We are in the final week of the election campaign and our many candidates will be making their final efforts to win the support of voters. The campaign officially ends this Saturday. Sunday is a day of rest. Then at 6 a.m. on Monday, May 9, the voting begins.
The six days of this final week are deemed crucial to many planners. In 2001, there was a move to ban the publication of survey results affecting national candidates 15 days before an election along with survey results affecting local candidates seven days before. The Supreme Court, however, rejected this move, already embodied in a law and in a Comelec resolution, as unconstitutional for it constituted prior restraint on the press in violation of press freedom.
Thus the constitutional ban stands, but it is indeed true that survey results tend to influence many people. In a forum two weeks ago, Rep. Lito Atienza of the party-list Buhay recalled how in the 2004 elections, one survey firm predicted a big win in Metro Manila for reelectionist President Gloria Macapagal Arroyo, but when the votes were counted, it was Fernando Poe Jr. who had won in Metro Manila.
Last Thursday, Sen. Miriam Defensor Santiago, in an interview with the Manila Bulletin, said that should she be elected president on May 9, she would immediately order an investigation of the conduct of what she called “commercial surveys.” By means of these surveys, she said, some groups “dictate to us and precondition our minds” as to which candidates are going to win.
In the next few days, we can expect many efforts to influence the opinions of voters. There already are charges about unreported bank accounts. There will be charges of foreign intervention in favor of one or another candidate.
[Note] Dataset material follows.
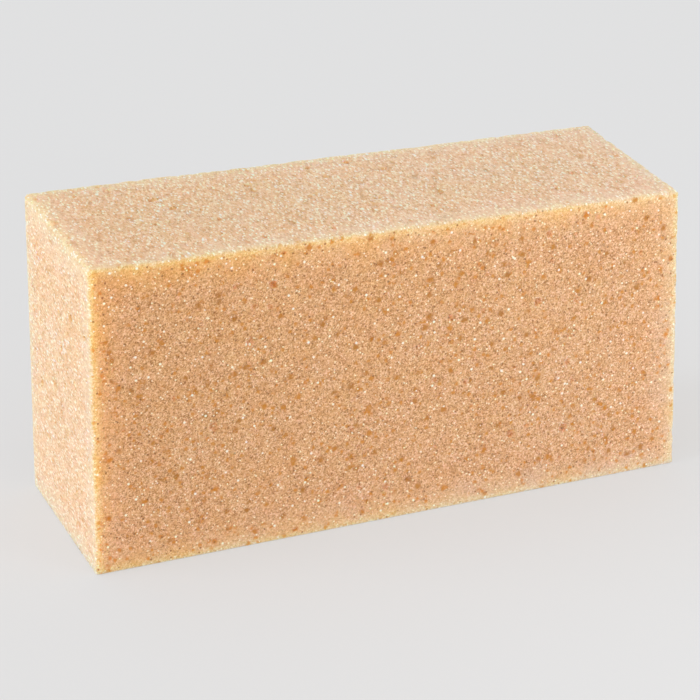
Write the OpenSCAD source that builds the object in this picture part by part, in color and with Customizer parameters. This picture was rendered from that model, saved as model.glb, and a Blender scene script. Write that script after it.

There will be reports of political blocs as well as moneyed business groups shifting their support. And there will be survey results, some of which will be in conflict with other survey results.
We will be bombarded from all sides with claims and counter-claims, charges and counter-charges of all kinds. It will be difficult but we are confident that Filipino voters, on the whole, will be able to see through the gimmickry, the ruses, and the fakery, and vote wisely on Monday.